Yurtdışında kendisi aleyhine miting yapıldığında, meydan okudu…

“Eyy George, eyy Hans, elinizden geleni ardınıza koymayın, bizi yıkamayacaksınız” dedi.

ABD'de korumaları hakkında yakalama kararı çıkarıldığında isyan etti…

“Benim korumalarım yanımda olmazsa, ben kendimi Hans'la George'la mı koruyacağım?” dedi.

Ayakkabı kutularından dolarlar fışkırdığında söyledi…

“Kimisi Hans'ın kulu kölesi oluyor, kimisi George'un kulu kölesi oluyor, bizim abdestimizden şüphemiz yok” dedi.

Referandumda evet isterken uyardı…

“George ne derse desin, Hans ne derse desin, Ahmet ne diyor, Fatma ne diyor, beni o ilgilendiriyor” dedi.

Domates patates için tanzim satış tezgahları kurulduğunda dikkat çekti…

“George, Hans bizi buralardan vurmak istiyor, muhalefet George'la Hans'a önayak oluyor” dedi.

Şehir hastanelerini methetti…

“Bakın bunlar George'ta bile yok, Hans'ta bile yok, Helga'da bile yok, benim Ahmetim'de var, Mehmetim'de var, Haticem'de var, Fatmam'da var, hamdolsun, Hans'la George böyle hastanelere gidemiyor, Hans'ın George'un özel doktoru varsa, benim Ahmet'imin Mehmet'imin de özel doktoru olacak” dedi.

Avrupa Birliği insan hakları konusunda uyardığında, rest çekti…

“Ben George'un Hans'ın ağzına bakmam, Ahmet'in Mehmet'in Ayşe'nin ağzına bakarım” dedi.

Eğitim reformumuzu özetledi…

“Hans, George, Helga nelerden faydalanıyorsa, Ahmet'im de Mehmet'im de bunlardan faydalanacak, artık sadece George'un Hans'ın faydalandığı dönemler bitti” dedi.

Hızlı treni anlatırken sordu…

“George biniyor, Hans biniyor, Helga bunları yaşıyor, benim Ahmet'im Mehmet'im niye yaşamasın?”
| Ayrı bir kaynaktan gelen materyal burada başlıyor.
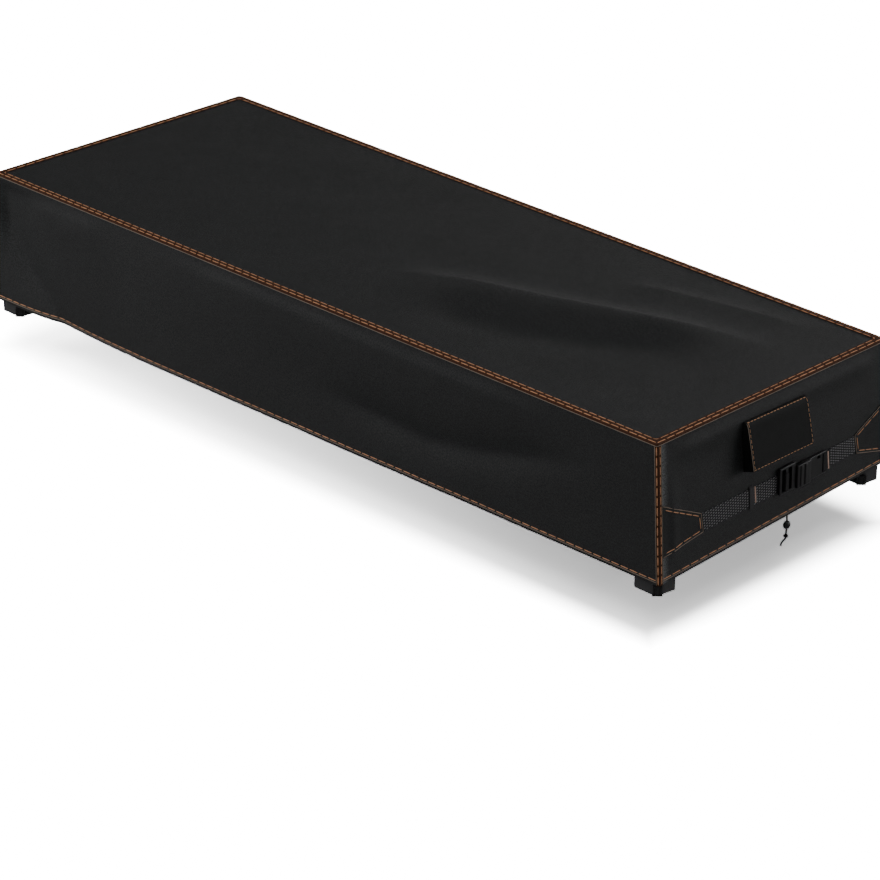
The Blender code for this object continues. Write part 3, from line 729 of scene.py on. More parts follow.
# Lines in metres along and down (or across) from the panel's first corner.
TOP_FOLDS = (
    Fold(
        (
            (1.000, 0.235), (1.213, 0.285), (1.330, 0.322), (1.450, 0.357), (1.561, 0.400),
            (1.674, 0.440), (1.786, 0.480), (1.905, 0.530), (2.000, 0.572),
        ),
        0.0260, 0.110, 0.050, power=1.55,
    ),
    Fold(
        ((1.440, 0.575), (1.610, 0.612), (1.709, 0.636), (1.834, 0.664), (1.950, 0.690)),
        0.0085, 0.050, 0.030, power=1.3,
    ),
    Fold(
        ((1.200, 0.170), (1.327, 0.200), (1.493, 0.235), (1.609, 0.290), (1.710, 0.350),
         (1.860, 0.440)),
        -0.0110, 0.070, 0.060, ease=0.25,
    ),
)
FRONT_FOLDS = (
    Fold(
        ((-0.180, -0.130), (0.026, 0.100), (0.063, 0.153), (0.111, 0.210), (0.167, 0.262),
         (0.400, 0.500)),
        -0.0145, 0.100, 0.034, ease=0.1, power=1.25,
    ),
    Fold(
        ((1.040, 0.170), (1.126, 0.198), (1.282, 0.208), (1.435, 0.217), (1.584, 0.192),
         (1.801, 0.136), (1.950, 0.105)),
        -0.0115, 0.042, 0.036, power=1.5,
    ),
    Fold(((0.100, 0.040), (0.420, 0.040)), 0.0040, 0.016, 0.080),
    Fold(
        ((0.500, 0.042), (0.850, 0.036), (1.360, 0.040), (1.900, 0.034)), 0.0055, 0.016, 0.110,
        ease=0.25,
    ),
)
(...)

Üniversitelerimize hesap sordu…

“Bizim Hans'tan George'tan geri kalır ne yanımız var? Bizler de Hans'ı George'u aşabilecek zekaya sahibiz, Hans'la George değerli de, benim Ahmet'im Mehmet'im niçin değerli olmasın?” dedi.

Gençlerimizi uyardı…

“Sultanahmet Kütüphanesi'ne gidin, bizim gençlerimiz yerine Hans'ı görürsünüz, George'u görürsünüz, bizi bu hale getirdiler” dedi.

Doğalgaz meselesini de Hans'a George'a bağladı…
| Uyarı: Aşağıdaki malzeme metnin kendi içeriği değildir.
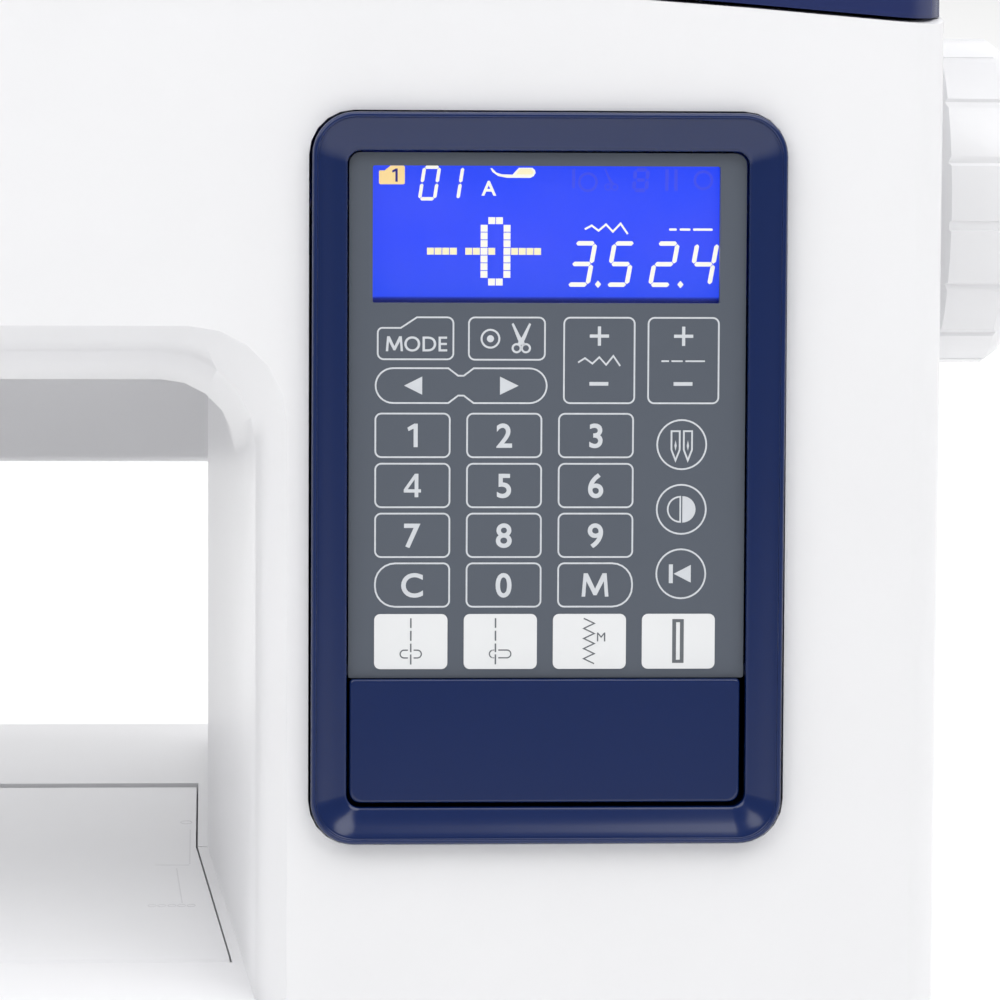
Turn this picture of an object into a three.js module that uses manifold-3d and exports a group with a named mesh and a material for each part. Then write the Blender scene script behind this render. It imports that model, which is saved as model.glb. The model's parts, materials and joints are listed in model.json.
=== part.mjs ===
// Computerised free-arm sewing machine, as an assembly of separate pieces.
// Millimetres, +Z up, +X to the handwheel end, +Y to the back; the sewer sits at -Y.
// The origin is on the table, under the middle of the machine.
import * as THREE from "three";
import { mergeVertices } from "three/addons/utils/BufferGeometryUtils.js";
import Module from "manifold-3d";

const wasm = await Module();
wasm.setup();

// ---------------------------------------------------------------- driving dimensions

const GAP = 0.3; // clearance between neighbouring pieces
const WALL = 2.6; // moulded wall

const BED_Z = 78; // sewing surface
const FOOT_H = 5;
const PLATE_T = 3; // base plate
const CASE_Z = FOOT_H + PLATE_T + GAP; // lower edge of the casings
const LEAN = THREE.MathUtils.degToRad(8); // front face leans back
const FRONT_Y = -88; // front face at bed height
const REAR_Y = 112; // rear edge of the bed
const REAR_SLOPE = 0.2; // rear face, y lost per mm of height
const PARTING_Y = 15; // where front and rear covers meet

const PILLAR_RIGHT = 205;
const HEAD_LEFT = -168;
const HEAD_SPLIT = -150; // face cover is left of this
const HEAD_RIGHT = -72; // harp wall of the head at the parting line
const HEAD_Z = 135; // underside of the head
const HARP_X = 76.6; // harp wall of the pillar at the parting line
const HARP_Z = 180.5; // underside of the arm at the parting line
const FOOT_STRIP = 2; // narrow ledge between harp wall and bed plate
const APRON_X = 20; // left end of the casings' low front and rear parts

const ARM_FRONT_Y = -59; // free arm
const ARM_REAR_Y = 61;
const ARM_LEFT = -189.5;
const TABLE_LEFT = -222.5; // extension table
const TABLE_Z = 4;

const SHAFT_Y = -12; // main shaft, lower shaft and needle share this plane
const SHAFT_Z = 210;
const LOWER_Z = 36;
const NEEDLE_X = -112;
const PRESSER_Y = 4;
const HOOK_Y = -31;

const PANEL_X = 135.7; // control panel centre
const PANEL_Z = 170.5;
const PANEL_W = 82.6;
const PANEL_H = 127.4;
const PANEL_R = 7.5;
const OPENING_W = 69.8;
const OPENING_TOP = 57;
const OPENING_BOTTOM = -57.5;
const FLAP_TOP = -35.2;
const FLAP_BOTTOM = -56.7;
const LCD = { left: -30.5, right: 30, top: 54.4, bottom: 30.6 };

const frontY = (z) => FRONT_Y + (z - BED_Z) * Math.tan(LEAN);
const rearY = (z) => REAR_Y - (z - CASE_Z) * REAR_SLOPE;
const lidLine = (x) => 258.5 - 0.000225 * x * x; // where casing and lid meet
const lidTop = (x) => 292 - 0.0002 * x * x;

// ---------------------------------------------------------------- materials

const plastic = (color, roughness = 0.4) =>
  new THREE.MeshStandardMaterial({ color, roughness, metalness: 0 });
const metal = (color, roughness = 0.35) =>
  new THREE.MeshStandardMaterial({ color, roughness, metalness: 1 });
const WHITE = plastic(0xf3f3f5, 0.35);
const NAVY = plastic(0x262d52, 0.3);
const GREY = plastic(0x55595f, 0.45);
const SCREEN = plastic(0x1a22e6, 0.15);
const BOARD = plastic(0x1f5a38, 0.6);
const BLACK = plastic(0x1b1b1d, 0.6);
const RUBBER = plastic(0x262626, 0.9);
const CLEAR = plastic(0xdfe6ea, 0.1);
const STEEL = metal(0xc4c6c9);
const CAST = metal(0x9a9ca0, 0.6);

// ---------------------------------------------------------------- solids

// A closed geometry as a solid, turned outwards if its faces point in.
function solid(geometry) {
  const bare = geometry.clone();
  bare.deleteAttribute("normal");
  bare.deleteAttribute("uv");
  const merged = mergeVertices(bare, 1e-4);
  const index = Uint32Array.from(merged.index.array);
  const points = merged.attributes.position.array;
  const build = () =>
    new wasm.Manifold(new wasm.Mesh({ numProp: 3, vertProperties: points, triVerts: index }));
  const made = build();
  if (made.volume() >= 0) return made;
  for (let i = 0; i < index.length; i += 3) {
    [index[i + 1], index[i + 2]] = [index[i + 2], index[i + 1]];
  }
  return build();
}

const join = (first, ...rest) => rest.reduce((a, b) => a.add(b), first);
const cut = (first, ...rest) => rest.reduce((a, b) => a.subtract(b), first);

// The geometry of a solid, for a mesh.
function geometryOf(made) {
  const mesh = made.getMesh();
  const points = new Float32Array(mesh.numVert * 3);
  for (let i = 0; i < mesh.numVert; i++) {
    const at = i * mesh.numProp;
    points.set(mesh.vertProperties.subarray(at, at + 3), i * 3);
  }
  return new THREE.BufferGeometry()
    .setAttribute("position", new THREE.BufferAttribute(points, 3))
    .setIndex(new THREE.BufferAttribute(mesh.triVerts, 1));
}

// Points of an arc in a plane, both ends included.
function arc(cx, cy, r, from, to, steps = 5) {
  return Array.from({ length: steps + 1 }, (_, i) => {
    const a = THREE.MathUtils.degToRad(from + ((to - from) * i) / steps);
    return [cx + r * Math.cos(a), cy + r * Math.sin(a)];
  });
}

// A rectangle with round corners; r holds one radius, or four from the upper right, anticlockwise.
function roundRect(x0, y0, x1, y1, r, steps = 5) {
  const [a, b, c, d] = Array.isArray(r) ? r : [r, r, r, r];
  return [
    ...arc(x1 - a, y1 - a, a, 0, 90, steps),
    ...arc(x0 + b, y1 - b, b, 90, 180, steps),
    ...arc(x0 + c, y0 + c, c, 180, 270, steps),
    ...arc(x1 - d, y0 + d, d, 270, 360, steps),
  ];
}

function extrusion(points, depth) {
  const shape = new THREE.Shape(points.map(([x, y]) => new THREE.Vector2(x, y)));
  return new THREE.ExtrudeGeometry(shape, { depth, bevelEnabled: false, curveSegments: 1 });
}

// An (x, y) outline between two heights.
const slab = (points, z0, z1) => solid(extrusion(points, z1 - z0).translate(0, 0, z0));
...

“Hans, George, Helga bu güzellikleri yaşayacak da, Ahmet, Mehmet, Ayşe niye bu güzellikleri yaşamasın?”

Üçüncü havalimanını nasıl kurduğunu anlattı…

“Binali kardeşime dedim ki, bak, Hans uçağa biniyor, George uçağa biniyor, Helga uçağa biniyor, benim Ahmet'im Hasan'ım Ayşem Fatmam niye uçağa binmesin?”

İdam meselesi meclis gündemine geldiğinde, kestirdi attı…

“Bununla ilgili olarak Hans ne demiş, George ne demiş, onlara bakmayız, Allah ne demiş, biz ona bakarız, Hans'ın ağzına, George'un ağzına bakarak karar vermem, halkıma bakarım” dedi.

En son dün konuştu…

“Kanal İstanbul'la ilgili çok çirkin olan şey şu, Katar Emiri'nin annesi gelip buradan yer almış vesaire… Bunu söyleyenlere sormak lazım, Katar Emiri'nin annesinin ülkemizden gayrimenkul almasından niye rahatsız oluyorlar? George gelip alsa, Hans gelip alsa, kimsenin sesi çıkmaz” dedi.

Bakın yeminle söylüyorum.

Hadi Helga'yı bi nebze boşverdik diyelim…

Şu Hans'la George şerefsizinin kim olduğunu bulursak, kafayı niye bize taktıklarını öğrenirsek, Türkiye'nin bütün sorunları çözülecek!